Task instructions. Your task is to output the data exactly as it stands.

Supplied information.
○ ○ ○ ○ ○ ○ ○

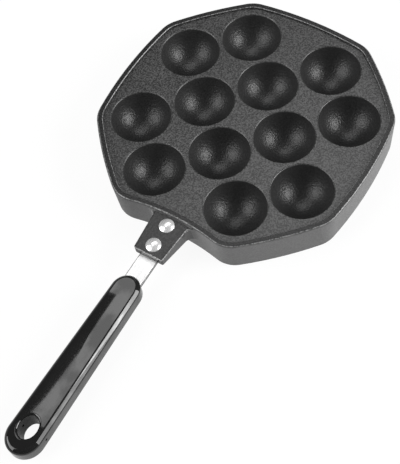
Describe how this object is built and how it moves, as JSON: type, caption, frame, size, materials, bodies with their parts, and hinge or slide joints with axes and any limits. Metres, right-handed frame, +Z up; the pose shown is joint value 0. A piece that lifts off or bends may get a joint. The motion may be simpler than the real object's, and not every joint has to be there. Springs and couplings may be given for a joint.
{
  "type": "takoyaki pan",
  "caption": "Hand-held cast pan, a bowed octagon in plan, with round hollows for baking batter balls and a raised rim; a riveted steel strap carries a long moulded grip with a hanging eye",
  "frame": {"origin": "middle of the pan on the plane that its rim stands on", "axes": "+Z up out of the hollows, the handle points along -Y, +X to the right seen from the handle's end"},
  "size_m": [0.1802, 0.3449, 0.0257],
  "materials": {
    "coated_casting": "dark grey non-stick coat, satin, with a fine speckle",
    "polished_strap": "polished bright",
    "rivets": "polished bright",
    "grip": "glossy black moulding"
  },
  "bodies": {
    "root": {"pan_casting": "coated_casting", "handle_strap": "polished_strap", "front_rivet": "rivets", "rear_rivet": "rivets", "handle_grip": "grip"}
  },
  "joints": []
}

○ ○ ○ ○ ○ ○ ○

Solution to this task.
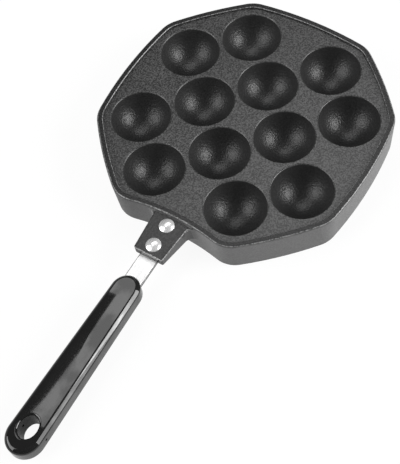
Describe how this object is built and how it moves, as JSON: type, caption, frame, size, materials, bodies with their parts, and hinge or slide joints with axes and any limits. Metres, right-handed frame, +Z up; the pose shown is joint value 0. A piece that lifts off or bends may get a joint. The motion may be simpler than the real object's, and not every joint has to be there. Springs and couplings may be given for a joint.
{
  "type": "takoyaki pan",
  "caption": "Hand-held cast pan, a bowed octagon in plan, with round hollows for baking batter balls and a raised rim; a riveted steel strap carries a long moulded grip with a hanging eye",
  "frame": {"origin": "middle of the pan on the plane that its rim stands on", "axes": "+Z up out of the hollows, the handle points along -Y, +X to the right seen from the handle's end"},
  "size_m": [0.1802, 0.3449, 0.0257],
  "materials": {
    "coated_casting": "dark grey non-stick coat, satin, with a fine speckle",
    "polished_strap": "polished bright",
    "rivets": "polished bright",
    "grip": "glossy black moulding"
  },
  "bodies": {
    "root": {"pan_casting": "coated_casting", "handle_strap": "polished_strap", "front_rivet": "rivets", "rear_rivet": "rivets", "handle_grip": "grip"}
  },
  "joints": []
}